= Geology of South Wales =

Overview of geology in South Wales

Geology of Wales and South West England; map

South Wales is an area with many features of outstanding interest to geologists, who have for long used the area for University field trips.

This varied and accessible region has provided a written record of geological interest that dates to the 12th century, when Giraldus Cambrensis noted pyritous shales near Newport. Some of the first published representations of fossils were of fossil plants from coal measures near Neath (Gibson late 17th century). The British geologists Adam Sedgwick and Roderick Murchison did fundamentally important work in South Wales on Old Red Sandstone and the underlying rocks. The first volume of memoirs (1846) published by the Geological Survey contained a conspectus of the geology of South Wales that set a template for all future work.

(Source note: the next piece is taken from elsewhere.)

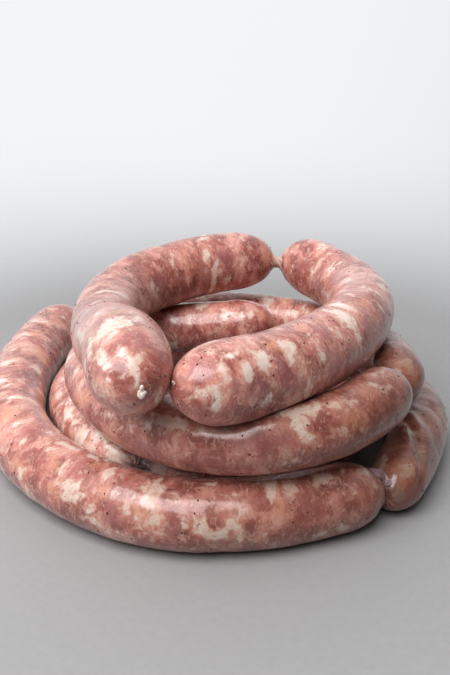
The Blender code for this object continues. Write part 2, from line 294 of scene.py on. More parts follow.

Significant discoveries continue to be made. For instance, in Carmarthenshire, in the late 1970s, John Cope detected a small area of Precambrian and Cambrian rocks. Other parts of South Wales, however, have not seen a Geological Survey officer since the mid-19th century. The geology of south Wales was central to the massive contribution Wales made to the Industrial Revolution.

Several successive periods are represented, including all of the Palaeozoic periods. Pembrokeshire has outcrops of both Precambrian and Cambrian (542-488 million years ago) rocks. A notable feature of the Ordovician system (488-444 million years old) is a major subsidence area, or basin, which later filled with substantial thicknesses of mostly sandy and muddy sediment. The line of the shallower continental shelf area, to the south-east, ran approximately from the Long Mynd (in Shropshire) to Haverfordwest in Pembrokeshire. Some volcanic action also occurred. This thick sedimentary deposition continued into the Silurian period (444-416 million years old). Silurian volcanicity led to production of lavas at localised sites such as Skomer Island.

Silurian rocks are widely distributed in south Wales and are well displayed on the Cardiganshire coast. The Silurian and earlier rocks were folded, faulted, and distorted several times, notably during the late Ordovician, and late Silurian, by which time the area had begun to rise above sea level as mountain ranges were uplifted to the north-west. This was caused by the collision of a proto-North America ("Laurentia") and the present southern Britain ("Eastern Avalonia"). The intervening sea, the Iapetus Ocean, closed as a result of plate tectonic movements, similar to those that now close the Mediterranean Sea between Europe and Africa.

The succeeding Devonian period (416-359 million years ago) saw mostly alluvial deposits ("Old Red Sandstone"), which were interrupted by major uplift. Following this, the land subsided again in the Carboniferous period (359-299 million years ago). In the early Carboniferous period, limestones were deposited on a continental shelf, which deepened towards the south where there was a major sea area. During earth movements caused by the approach of a continent from the south, sea shallowing led to thick alluvial and coastal plain sediments (see below) containing economic developments of coal. Carboniferous Limestone outcrops occur in south Pembrokeshire, the Gower Peninsula, the Vale of Glamorgan and around the edge of the coalfield.

At the end of the Carboniferous, during Permian (299-251 my ago) time, Wales is thought to have been a landmass. Only in late Triassic (251-200 my ago) times did deposition return, with coarse-grained screes forming around a series of low but rugged hills. Continuing deposition led to the formation of the early Jurassic deposits of mudstones and muddy limestones (the "Lias"). Deposits later than this are almost completely absent, although the Chalk sea probably covered most of Wales between 100 and 66 million years ago. Any such later deposits have been eroded away.

One of the geological rarities of south Wales is the coastline of St Brides Major at Ogmore-by-Sea and Southerndown. Its cliffs are composed partly of earliest Jurassic Sutton stone, a rare freestone that is a marginal or coastal deposit derived in part from erosion of carboniferous limestone. Sutton stone has always been highly regarded: as well as being used in construction throughout the Vale of Glamorgan, it was also shipped over the Bristol Channel to North Devon and North Cornwall, which are both deficient in limestone.

A major geological feature of the Upper Carboniferous rocks in south Wales is the south Wales coalfield. The rocks comprising this important area were laid down during the later Carboniferous. This sedimentary succession includes a sequence with a thickness of more than 1800 m in the west. The coal measures were laid down on a low-lying waterlogged plain with peat mires immediately south of an ancient and persistent geological feature known as the Wales-London-Brabant High. Burial converted the peat deposits to thinner coal seams. Later earth movements distorted the coal-bearing strata, and the difficulty of mining led to premature closure of many mines on economic grounds, especially in Pembrokeshire where seams were squeezed completely out of shape.